Before taking an off-road trip alert one or two people of where you’ll be traveling (name and exact location of the road or trail), when you’ll be leaving and when you expect to return.

Your cell phone may not work on these long “lost” roads, so it’s wise to have someone on the outside who knows where you are and when you’re expected to return. Make an agreement to call them when you return. If they don’t hear from you within a reasonable amount of time, they’ll know to look for you.

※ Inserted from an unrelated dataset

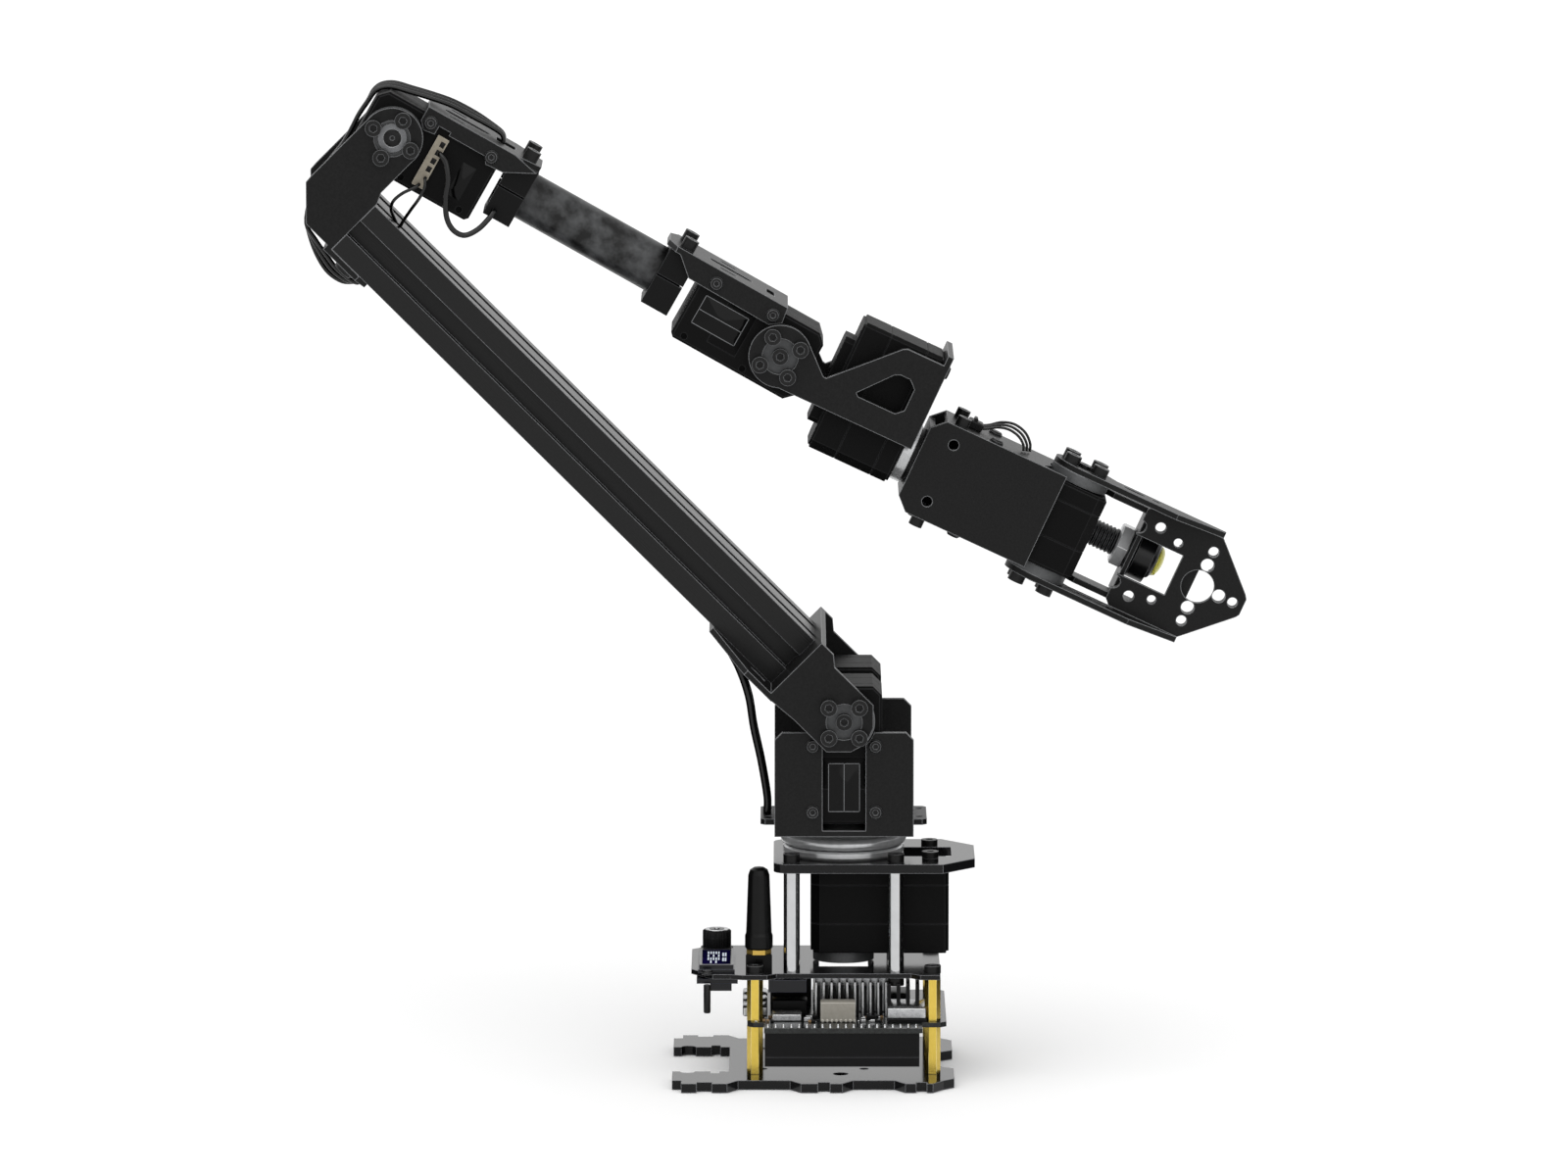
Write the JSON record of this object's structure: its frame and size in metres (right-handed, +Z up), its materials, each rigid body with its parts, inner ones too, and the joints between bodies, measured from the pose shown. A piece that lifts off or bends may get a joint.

The reason for doing this is that some back roads may not be frequently traveled, and you could be stranded for a long time if a wreck or breakdown were to occur. You should make these arrangements whether you’re traveling alone or with your entire family!

More Tips and Cautions

Never park your vehicle over an area of dry brush for more than a few seconds. The catalytic converter of your vehicle could cause a wildfire. If you see a sign that states “4×4 required”, this normally indicates a very rough terrain, which is probably not suitable for a beginner, even if you have a 4×4 vehicle.

Look for maps of the area if possible. Maps can often help you locate lakes, creeks, landmarks, etc. along the way when traveling on dirt roads. Some roads and most trails will not appear on a map, however.

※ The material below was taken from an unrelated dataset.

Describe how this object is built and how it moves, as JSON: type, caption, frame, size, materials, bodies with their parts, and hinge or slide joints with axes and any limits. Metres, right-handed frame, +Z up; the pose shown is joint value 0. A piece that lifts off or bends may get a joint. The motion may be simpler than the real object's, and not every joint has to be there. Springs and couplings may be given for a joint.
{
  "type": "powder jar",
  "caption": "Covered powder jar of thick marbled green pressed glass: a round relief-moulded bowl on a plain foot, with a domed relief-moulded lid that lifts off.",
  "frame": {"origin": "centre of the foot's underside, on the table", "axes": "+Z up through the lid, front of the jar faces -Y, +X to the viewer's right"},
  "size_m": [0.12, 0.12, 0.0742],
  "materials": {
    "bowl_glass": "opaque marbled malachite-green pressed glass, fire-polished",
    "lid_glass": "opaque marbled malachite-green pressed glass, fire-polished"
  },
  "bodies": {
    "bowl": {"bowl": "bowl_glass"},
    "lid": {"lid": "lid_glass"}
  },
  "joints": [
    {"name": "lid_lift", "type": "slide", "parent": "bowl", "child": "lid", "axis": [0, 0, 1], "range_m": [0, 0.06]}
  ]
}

Choose your trip timing wisely. If there has been heavy snow in the area recently, then there will probably be thick mud on dirt roads and trails. In the mountains, watch for boulders in case a landslide has occurred in the area. Even very small, undetected landslides can leave dangerous rocks on the trail.

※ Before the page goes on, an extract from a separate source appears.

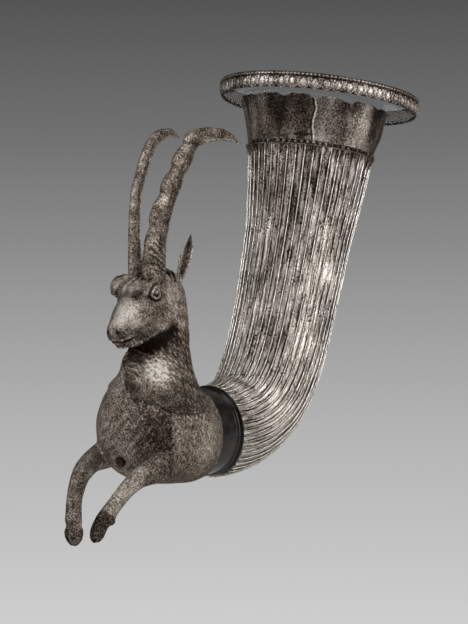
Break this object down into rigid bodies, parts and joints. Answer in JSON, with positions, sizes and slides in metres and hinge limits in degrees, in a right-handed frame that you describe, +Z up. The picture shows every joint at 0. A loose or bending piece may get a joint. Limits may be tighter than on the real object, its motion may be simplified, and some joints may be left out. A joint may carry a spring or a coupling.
{
  "type": "rhyton drinking horn with animal forepart",
  "caption": "Silver rhyton: fluted curved drinking horn with a loose mouth ring on a clear former and a kneeling goat forepart with a pouring spout.",
  "frame": {"origin": "centre of the mouth ring, at half its height on its own axis", "axes": "+Z up with the cup held as on its display mount, -Y the way the animal faces, +X the animal's left side; the mouth leans 10.3 degrees back from +Z"},
  "size_m": [0.1298, 0.2948, 0.2798],
  "materials": {
    "silver": "tarnished silver, satin where rubbed",
    "collar": "near-black, polished",
    "former": "clear acrylic"
  },
  "bodies": {
    "root": {"fluted_horn": "silver", "cup_neck": "silver", "bead_band": "silver", "mouth_ring": "silver", "neck_former": "former", "joint_collar": "collar", "animal_body": "silver", "animal_head": "silver", "left_foreleg": "silver", "right_foreleg": "silver", "left_horn": "silver", "right_horn": "silver", "left_ear": "silver", "right_ear": "silver", "spout": "silver"}
  },
  "joints": []
}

Use road etiquette and follow the common road rules, even on back roads. Remember, on steep mountain roads, the driver facing downhill must back up until the person coming uphill can pass. Never attempt to reverse back down a very steep hill. You could lose control doing this.

Respect any private land signs you might approach on your trip, such as No Trespassing, Keep Gate Closed, or Private Drive. Never assume that you can enter private property even when there’s no one around for miles!

Keep these beginner tips in mind when taking your off-road trip, and you’ll have a wonderful adventure exploring the outdoors.